Oy, Prudie is loco from the mail about the new arrivals … but she does thank you, one and all, for the heads-up on cultural differences. Do bear in mind, however, that the Mexican sister who’s been here a while has adopted our way of life and made the adjustment, so it’s not unreasonable to expect, or hope, that the new family will also want to assimilate once the differences are made clear. This is not too far off the mark of foreigners coming here and learning to speak English.

Prudie, adaptively

Dear Prudie,

What do you think makes great marriages work? I know a couple who is divorcing after 34 years together, and it kind of startled me and made me think. I’m 22 and hope to be married in the next five years or so, but I worry about divorce in my future. It’s something I really hope never to go through. So what makes a marriage successful? How do people know if they’ve met the right person so that they never get divorced?

Thanks,

—Wedding Belle

Dear Wed,

Wouldn’t you rather know the number of angels that can dance on the head of a pin? Only kidding. Of course there are no real “answers” to your questions. If there were, Prudie would be sending them off for a buck apiece, in a self-addressed, stamped envelope, thereby joining her boss, Mr. Gates, on the Rich List. To offer some food for thought, however, Prudie would first suggest … thought. Try to look ahead by evaluating the beloved’s character and responses. Do they mesh (or not) with your own? Make an effort to keep in mind the lasting values as opposed to, say, pyrotechnics in the bedroom, drop-dead good looks, or a platinum MasterCard. And take proper note of serious problems such as dishonesty, an uncontrollable temper, and alcohol or drug abuse. Women are not reform schools.

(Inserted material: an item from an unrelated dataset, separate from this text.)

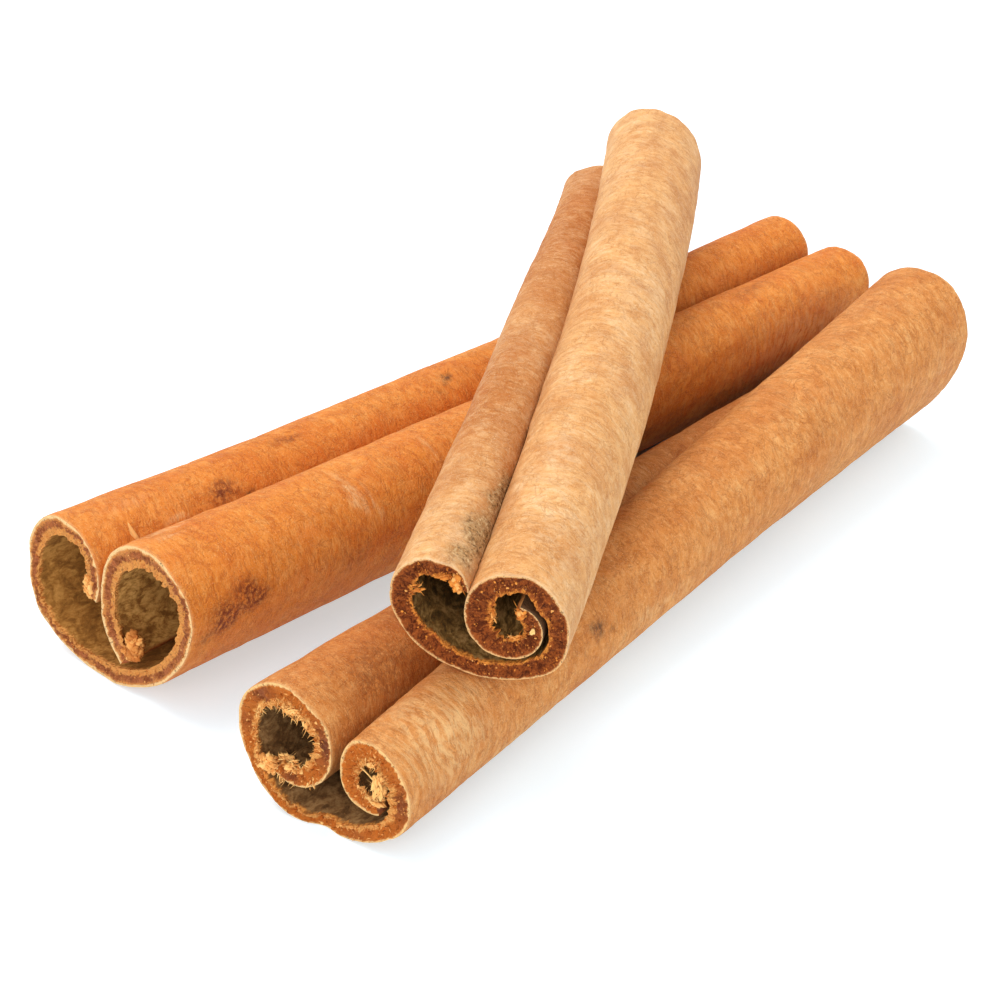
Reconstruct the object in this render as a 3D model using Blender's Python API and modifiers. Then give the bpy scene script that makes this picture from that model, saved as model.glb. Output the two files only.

We cannot “fix” whatever is wrong. (To be fair, the same is true for men as well.) Initiate discussions about important issues involved in making a life together: goals, career, fidelity, children; do not wander into marriage thinking such things will “work themselves out.” Bear in mind that little annoyances do not recede with time; they just become bigger annoyances. Try to gauge if the person is someone who will wear well and grow. Perhaps the most important qualities are kindness and affection. Oh yes, and then there’s dumb luck. Full disclosure: Prudie has more than one divorce decree in a drawer, so she speaks from experience and observation, not from success right out of the gate. And should divorce become the best way to repair a life, it is not the end of the world or a red flag of failure. It can be, rather, a correction and a second chance. Prudie wishes you all the best when you make your choice.